La primera parte de esta sugerencia de Ibn Abdún es exactamente equivalente a la consideración de Columela1 , a la muy anterior de Jenofonte 2 y a la que unos seis siglos y medio después haría Adam Smith (1776, p. 732): “Es un asunto de mucha importancia fomentar el cultivo directo de las tierras por los dueños”. Y, como nuestro sevillano, este autor escocés también sería partidario de la abundancia y baratura de las subsistencias (Schumpeter, 1954, p. 333).
Sobre este asunto de la estructura agraria, el traductor, en nota a pie de página, apostilla lo siguiente:
El territorio de Sevilla fue siempre, en el período musulmán, el de los grandes latifundios, constituidos por la aristocracia árabe o perteneciente a ricos propietarios rústicos originarios del país. Sobre estos latifundios sevillanos del siglo IX, cf. E. Lévi-Provençal. Hist. de l’Esp. Mus., I, pp. 60, 251.
En consecuencia, y pese al fundamento especulativo de estos razonamientos, se puede concluir sin demasiado temor a equivocarse que el minifundio coexistía con el latifundio; aunque en el Tratado de Ibn Abdún no hay datos suficientes para determinar en qué proporción.3

1 Los doce libros de agricultura, Tomo I, Lib. I, Cap. I, p. 12: “el contínuo trabajo y la experiencia del capataz, y las facultades y voluntad de gastar, no valen tanto como la sola presencia del amo, que si no interviene con frecuencia en las labores, todas ellas aflojan”.
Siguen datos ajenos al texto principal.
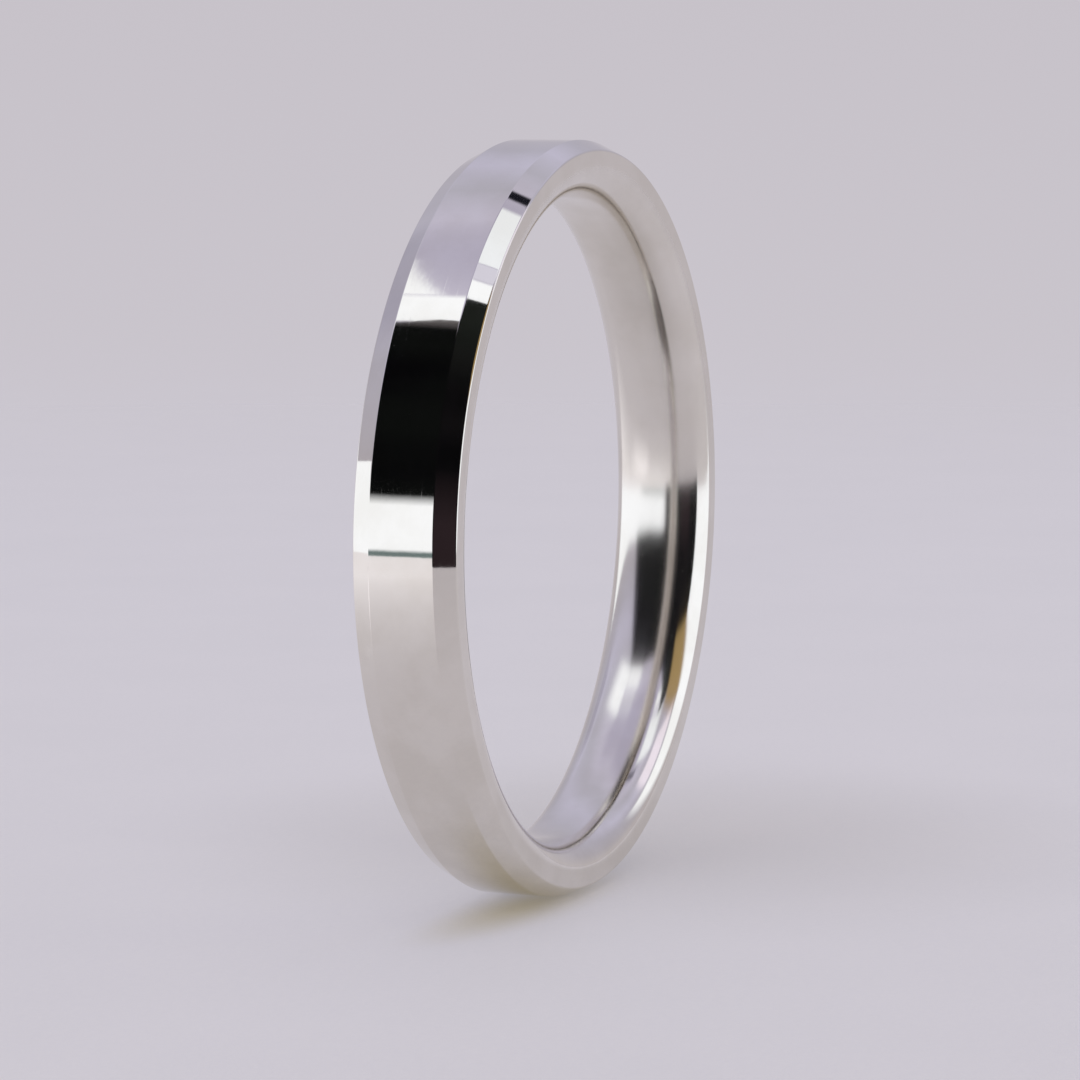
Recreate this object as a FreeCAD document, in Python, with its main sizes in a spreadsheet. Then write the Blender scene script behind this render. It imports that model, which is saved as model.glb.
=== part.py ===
"""Plain wedding band in polished white precious metal, built as one turned ring.

The band has a flat centre field, a straight bevel along each edge, a narrow flat
face on each side and a comfort-fit bore. The bore is a narrow cylindrical land, a
gentle dome on each side of it, and a tighter roll that carries the dome round into
the side face.

Frame: the ring's centre is the origin and its axis is +Y, so it stands on its rim
like a wheel, with +Z up. Millimetres.
"""
import FreeCAD, Part
import math
import os

import Sketcher

SIZES = "Sizes"

# Driving dimensions, in millimetres: alias, value, what it is.
DIMENSIONS = [
    ("finger_diameter", 18.5, "inside diameter at the land, the ring size"),
    ("wall_thickness", 1.6, "from the land to the centre field"),
    ("band_width", 3.0, "between the two side faces"),
    ("bevel_run", 0.57, "width of each bevel along the axis"),
    ("bevel_drop", 0.28, "how far each bevel falls below the centre field"),
    ("side_face", 0.37, "radial width of each flat side face"),
    ("land_width", 0.3, "cylindrical land in the middle of the bore"),
    ("dome_width", 1.6, "gently domed part of the bore, land included"),
    ("rim_round", 0.08, "polished round between bevel and side face"),
    ("facet_round", 0.08, "softening of the line between centre field and bevel"),
]


def size(expression):
    """An expression on the sheet: every $word is a cell of it."""
    return expression.replace("$", SIZES + ".")


OUTER_RADIUS = size("($finger_diameter / 2 + $wall_thickness)")
RIM_RADIUS = size("($finger_diameter / 2 + $wall_thickness - $bevel_drop)")
SHOULDER_RADIUS = size("($finger_diameter / 2 + $wall_thickness - $bevel_drop - $side_face)")


def make_sheet(doc):
    """The spreadsheet that holds the driving dimensions."""
    sheet = doc.addObject("Spreadsheet::Sheet", SIZES)
    for row, (alias, value, meaning) in enumerate(DIMENSIONS, start=1):
        sheet.set(f"A{row}", alias)
        sheet.set(f"B{row}", str(value))
        sheet.set(f"C{row}", meaning)
        sheet.setAlias(f"B{row}", alias)
    doc.recompute()
    return sheet


def origin_plane(body, role):
    """One of the body's own origin planes."""
    return next(item for item in body.Origin.OriginFeatures if item.Role == role)


class Profile:
    """The band's cross-section: x runs along the axis, y is the radius."""

    X_AXIS = -1
    Y_AXIS = -2
    ORIGIN = (-1, 1)

    def __init__(self, body, sheet):
        self.sketch = body.newObject("Sketcher::SketchObject", "CrossSection")
        self.sketch.AttachmentSupport = [(origin_plane(body, "YZ_Plane"), "")]
        self.sketch.MapMode = "FlatFace"
        self.sheet = sheet

    def line(self, start, end):
        """A straight side of the profile, returned as its geometry index."""
        segment = Part.LineSegment(FreeCAD.Vector(*start, 0), FreeCAD.Vector(*end, 0))
        return self.sketch.addGeometry(segment, False)

    def arc(self, start, middle, end):
        """A round side of the profile through three points."""
        points = [FreeCAD.Vector(*point, 0) for point in (start, middle, end)]
        return self.sketch.addGeometry(Part.Arc(*points), False)

    def hold(self, kind, *where):
        """A constraint with no size."""
        self.sketch.addConstraint(Sketcher.Constraint(kind, *where))

    def measure(self, name, kind, where, value, expression):
        """A named, driving size bound to the sheet."""
        index = self.sketch.addConstraint(Sketcher.Constraint(kind, *where, value))
        self.sketch.renameConstraint(index, name)
        self.sketch.setExpression(f"Constraints.{name}", expression)


def bore_points(half_land, half_dome, half_width, bore, shoulder):
    """The middle of the dome, where it meets the roll, and the middle of the roll.

    The dome leaves the land level and the roll arrives square to the axis at the side
    face, so the slope where the two arcs meet follows from the other sizes.
    """
    dome_run = half_dome - half_land
    roll_run = half_width - half_dome
    rise = shoulder - bore
    total = dome_run + roll_run + rise
    root = math.sqrt(total * total - 4 * dome_run * (rise - roll_run))
    slope = 2 * math.atan((total - root) / (2 * dome_run))
    dome_radius = dome_run / math.sin(slope)
    roll_radius = roll_run / (1 - math.sin(slope))

    def on_dome(angle):
        return (half_land + dome_radius * math.sin(angle),
                bore + dome_radius * (1 - math.cos(angle)))

    def on_roll(angle):
        return (half_width - roll_radius * (1 - math.sin(angle)),
                shoulder - roll_radius * math.cos(angle))

    return on_dome(slope / 2), on_dome(slope), on_roll((slope + math.pi / 2) / 2)


def mirrored(point):
    """The point on the other side of the profile's own y axis."""
    return (-point[0], point[1])


def draw_profile(body, sheet):
    """Draws the closed cross-section, mirror-symmetric about its own y axis."""
    half_width = sheet.band_width / 2
    half_field = half_width - sheet.bevel_run
    half_land = sheet.land_width / 2
    half_dome = sheet.dome_width / 2
    bore = sheet.finger_diameter / 2
    outer = bore + sheet.wall_thickness
    rim = outer - sheet.bevel_drop
    shoulder = rim - sheet.side_face
    land_end = (half_land, bore)
    roll_end = (half_width, shoulder)
    on_dome, meeting, on_roll = bore_points(half_land, half_dome, half_width, bore, shoulder)

    profile = Profile(body, sheet)
    field = profile.line((-half_field, outer), (half_field, outer))
    bevel_right = profile.line((half_field, outer), (half_width, rim))
    side_right = profile.line((half_width, rim), (half_width, shoulder))
    land = profile.line((half_land, bore), (-half_land, bore))
    side_left = profile.line((-half_width, shoulder), (-half_width, rim))
    bevel_left = profile.line((-half_width, rim), (-half_field, outer))
    dome_right = profile.arc(land_end, on_dome, meeting)
    roll_right = profile.arc(meeting, on_roll, roll_end)
    roll_left = profile.arc(mirrored(roll_end), mirrored(on_roll), mirrored(meeting))
    dome_left = profile.arc(mirrored(meeting), mirrored(on_dome), mirrored(land_end))

    # Each arc runs anticlockwise: its start point is 1 and its end point is 2.
    for first, second in [
        ((field, 2), (bevel_right, 1)),
        ((bevel_right, 2), (side_right, 1)),
        ((side_left, 2), (bevel_left, 1)),
        ((bevel_left, 2), (field, 1)),
    ]:
        profile.hold("Coincident", *first, *second)
    for first, second in [
        ((dome_right, 1), (land, 1)),
        ((dome_right, 2), (roll_right, 1)),
        ((roll_right, 2), (side_right, 2)),
        ((dome_left, 2), (land, 2)),
        ((roll_left, 2), (dome_left, 1)),
        ((roll_left, 1), (side_left, 1)),
    ]:
        profile.hold("Tangent", *first, *second)
    profile.hold("Equal", roll_left, roll_right)
    profile.hold("Vertical", side_right)
    for left, right in [
        ((field, 1), (field, 2)),
        ((side_left, 2), (side_right, 1)),
        ((side_left, 1), (side_right, 2)),
        ((land, 2), (land, 1)),
    ]:
        profile.hold("Symmetric", *left, *right, Profile.Y_AXIS)

    profile.measure("width", "DistanceX", (side_left, 2, side_right, 1),
                    2 * half_width, size("$band_width"))
    profile.measure("centre_field", "DistanceX", (field, 1, field, 2),
                    2 * half_field, size("$band_width - 2 * $bevel_run"))
    profile.measure("land", "DistanceX", (land, 2, land, 1),
                    2 * half_land, size("$land_width"))
    profile.measure("dome", "DistanceX", (roll_left, 2, roll_right, 1),
                    2 * half_dome, size("$dome_width"))
    profile.measure("outer_radius", "DistanceY", (*Profile.ORIGIN, field, 1),
                    outer, OUTER_RADIUS)
    profile.measure("rim_radius", "DistanceY", (*Profile.ORIGIN, side_right, 1),
                    rim, RIM_RADIUS)
    profile.measure("shoulder_radius", "DistanceY", (*Profile.ORIGIN, side_right, 2),
                    shoulder, SHOULDER_RADIUS)
    profile.measure("bore_radius", "DistanceY", (*Profile.ORIGIN, land, 1),
                    bore, size("$finger_diameter / 2"))
    return profile.sketch


def circles_at(shape, radius, offset):
    """Names of the shape's circular edges of one radius, at plus and minus offset along Y."""
    tolerance = 1e-4
    names = []
    for number, edge in enumerate(shape.Edges, start=1):
        if not isinstance(edge.Curve, Part.Circle):
            continue
        same_radius = abs(edge.Curve.Radius - radius) < tolerance
        same_place = abs(abs(edge.Curve.Center.y) - offset) < tolerance
        if same_radius and same_place:
            names.append(f"Edge{number}")
    return names


def round_edges(body, base, name, radius, offset, alias):
    """A fillet on the two mirror-image edges at one radius and offset."""
    edges = circles_at(base.Shape, radius, offset)
    if len(edges) != 2:
        raise RuntimeError(f"{name}: expected two edges, found {len(edges)}")
    fillet = body.newObject("PartDesign::Fillet", name)
    fillet.Base = (base, edges)
    fillet.setExpression("Radius", size(f"${alias}"))
    body.Document.recompute()
    return fillet


def make_band(doc, sheet):
    """The band itself: one turned ring with its corners polished round."""
    body = doc.addObject("PartDesign::Body", "Band")
    body.Label = "band"
    body.Placement = FreeCAD.Placement()
    sketch = draw_profile(body, sheet)
    doc.recompute()
    if not sketch.FullyConstrained:
        raise RuntimeError("the cross-section is not fully constrained")

    ring = body.newObject("PartDesign::Revolution", "TurnedRing")
    ring.Profile = sketch
    ring.ReferenceAxis = (sketch, ["H_Axis"])
    ring.Angle = 360.0
    sketch.Visibility = False
    doc.recompute()

    half_width = sheet.band_width / 2
    half_field = half_width - sheet.bevel_run
    outer = sheet.finger_diameter / 2 + sheet.wall_thickness
    rim = outer - sheet.bevel_drop
    rims = round_edges(body, ring, "RimRounds", rim, half_width, "rim_round")
    facets = round_edges(body, rims, "FacetRounds", outer, half_field, "facet_round")
    body.Tip = facets
    doc.recompute()
    return body


def check(doc, parts):
    """Stops the script if anything failed to compute, or a solid isn't sound."""
    for item in doc.Objects:
        for state in item.State:
            if state in ("Invalid", "Error"):
                raise RuntimeError(f"{item.Name} is {state}")
    for part in parts:
        shape = part.Shape
        if shape.isNull() or not shape.isValid() or len(shape.Solids) != 1:
            raise RuntimeError(f"{part.Label} is not one sound solid")


def main():
    doc = FreeCAD.newDocument("WeddingBand")
    sheet = make_sheet(doc)
    parts = [make_band(doc, sheet)]
    doc.recompute()
    check(doc, parts)
    os.makedirs("parts", exist_ok=True)
    for part in parts:
        part.Shape.exportStep(f"parts/{part.Label}.step")
        box = part.Shape.optimalBoundingBox()
        print(f"{part.Label}: {box.XLength:.3f} x {box.YLength:.3f} x {box.ZLength:.3f} mm,"
              f" {part.Shape.Volume:.2f} mm3")


main()
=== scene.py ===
"""A polished wedding band with bevelled edges, standing on its rim on a pale floor.

The band is one spun piece with the same profile as the CAD body, so fine that every
rounded edge mirrors the studio cleanly. Lengths are in millimetres until they reach
a mesh, and the origin is the centre of the bore, with the finger axis along Y.
"""

import math

import bpy
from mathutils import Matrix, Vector


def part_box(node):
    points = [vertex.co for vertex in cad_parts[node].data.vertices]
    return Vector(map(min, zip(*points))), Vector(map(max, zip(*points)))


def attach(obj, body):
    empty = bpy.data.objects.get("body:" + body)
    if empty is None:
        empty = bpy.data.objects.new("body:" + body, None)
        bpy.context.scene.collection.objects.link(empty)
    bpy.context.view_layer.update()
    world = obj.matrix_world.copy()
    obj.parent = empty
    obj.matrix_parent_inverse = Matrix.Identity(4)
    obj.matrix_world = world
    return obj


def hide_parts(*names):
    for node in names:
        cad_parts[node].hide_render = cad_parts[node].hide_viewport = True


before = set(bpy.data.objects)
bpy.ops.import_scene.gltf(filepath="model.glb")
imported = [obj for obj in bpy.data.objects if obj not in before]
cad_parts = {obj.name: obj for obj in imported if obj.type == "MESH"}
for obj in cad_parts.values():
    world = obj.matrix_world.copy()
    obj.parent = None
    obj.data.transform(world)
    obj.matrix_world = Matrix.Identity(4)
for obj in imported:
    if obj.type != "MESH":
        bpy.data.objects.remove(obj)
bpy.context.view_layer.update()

MM = 0.001
BAND_LOW, BAND_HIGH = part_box("band")

# The band's profile. The outside sizes are the CAD body's own.
OUTER_RADIUS = BAND_HIGH.z / MM
HALF_WIDTH = BAND_HIGH.y / MM
WALL = 1.6
BORE_RADIUS = OUTER_RADIUS - WALL
BEVEL_RUN = 0.57
BEVEL_DROP = 0.28
SIDE_FACE = 0.37
HALF_LAND = 0.15
HALF_DOME = 0.8
RIM_RADIUS = OUTER_RADIUS - BEVEL_DROP
SHOULDER_RADIUS = RIM_RADIUS - SIDE_FACE
FACET_ROUND = 0.08
RIM_ROUND = 0.08

SEGMENTS = 576
FLAT_STEPS = (0.0, 0.02, 0.5, 0.98, 1.0)
ROUND_STEPS = 8
DOME_STEPS = 16
ROLL_STEPS = 36
SAME_POINT = 1e-4

FLOOR_Z = BAND_LOW.z / MM


# ---------------------------------------------------------------- the profile
def unit(vector):
    """The 2-D vector at length 1."""
    length = math.hypot(*vector)
    return (vector[0] / length, vector[1] / length)


def flat_run(start, end):
    """Profile points with their outward normals along a straight run."""
    along = unit((end[0] - start[0], end[1] - start[1]))
    normal = (-along[1], along[0])
    return [
        (
            start[0] + (end[0] - start[0]) * step,
            start[1] + (end[1] - start[1]) * step,
            *normal,
        )
        for step in FLAT_STEPS
    ]


def arc_run(centre, radius, first, last, steps):
    """Profile points with their outward normals along an arc, angles in radians."""
    points = []
    for i in range(steps + 1):
        angle = first + (last - first) * i / steps
        across, out = math.cos(angle), math.sin(angle)
        points.append(
            (centre[0] + radius * across, centre[1] + radius * out, across, out)
        )
    return points


def rounded_corner(before, corner, after, radius):
    """The round of a corner between two straight runs: its points, start and end."""
    back = unit((before[0] - corner[0], before[1] - corner[1]))
    ahead = unit((after[0] - corner[0], after[1] - corner[1]))
    half = math.acos(back[0] * ahead[0] + back[1] * ahead[1]) / 2
    reach = radius / math.tan(half)
    middle = unit((back[0] + ahead[0], back[1] + ahead[1]))
    depth = radius / math.sin(half)
    centre = (corner[0] + middle[0] * depth, corner[1] + middle[1] * depth)
    start = (corner[0] + back[0] * reach, corner[1] + back[1] * reach)
    end = (corner[0] + ahead[0] * reach, corner[1] + ahead[1] * reach)
    first = math.atan2(start[1] - centre[1], start[0] - centre[0])
    last = math.atan2(end[1] - centre[1], end[0] - centre[0])
    return arc_run(centre, radius, first, last, ROUND_STEPS), start, end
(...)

2 Económico, XII,20, p. 380: “el gran rey tropezó con un buen caballo, y queriendo engordarle en el más corto plazo, preguntó a uno de los que pasaban por entendidos en caballos qué engorda lo antes posible al caballo. Y se dice que éste respondió: «El ojo de su amo». De igual modo, Sócrates, me parece que en cualquier cosa es el ojo del amo lo que obtiene los mejores resultados”.

3 Esta conclusión parece estar avalada por la investigación de Lévi-Provençal (1957, pp. 114 y 115), quien dice lo siguiente sobre la estructura de la propiedad agraria:
  Todo lo que se puede aventurar sin demasiado riesgo es que el régimen de la tierra variaba según las regiones naturales, y que si, en las provincias centrales de España, la tierra estaba relativamente parcelada y en manos de pequeños propietarios, en su mayoría beréberes o de origen indígena, la situación era, en cambio, muy diferente en las regiones más fértiles y más productivas, donde enormes fincas de un solo dueño, verdaderos latifundios, fueron, por lo menos desde el siglo IX, el origen de la fortuna de muchos aristócratas andaluces, de origen árabe real o supuesto. Estas grandes fincas se hallaban en la actual Andalucía (donde sigue subsistiendo el régimen de la gran propiedad), en las huertas levantinas, en tierras de Toledo (grandes productoras de cereales) y en el valle de Ebro.
Por lo que respecta a Sevilla, este mismo autor, en nota a pie de la página 114, menciona las grandes fincas del Aljarafe que pertenecían a aristócratas árabes. A lo largo del presente estudio se tendrá ocasión de reproducir relatos en los que se alude a las grandes fincas de los alrededores de Sevilla en manos de árabes nobles. Y también que los campesinos sevillanos fueron, por lo menos al principio, cristianos esclavos. Sobre la condición de los que cultivaban la tierra, que, en muestra opinión, más bien era mísera antes que modesta, Lévi-Provenzal (ib., p. 114) dice:
  El labriego (‘amir), establecido por herencia en una tierra cuya posesión legal no tenía, conservaba sin duda, poco más o menos, la misma condición que en la época visigótica, o sea la de un siervo de la gleba, si es que no era ya, por nacimiento, de condición servil. En general, se hallaba ligado al dueño de la finca, que contribuía a hacer fructificar con su trabajo, mediante un contrato tácito y permanente de colono aparcero, en virtud del cual no tenía derecho, para su mantenimiento y el de los suyos, más que a una reducida parte alícuota de la cosecha debida a su trabajo: un cuarto, o un tercio, o excepcionalmente la mitad. Aunque fuese hombre libre o se le considerase tal, no dejaba de estar, además, sujeto, aparte su cotidiana labor, a penosas prestaciones oficiales, y sometido a reclutas y requisas, sin contar el diezmo que había de pagar al fisco, de los productos de la tierra. Podemos suponer que por lo común llevaba una existencia modesta, cuando no miserable, y que se beneficiaba siempre, como contrapartida, de una real protección de su dueño o patrono.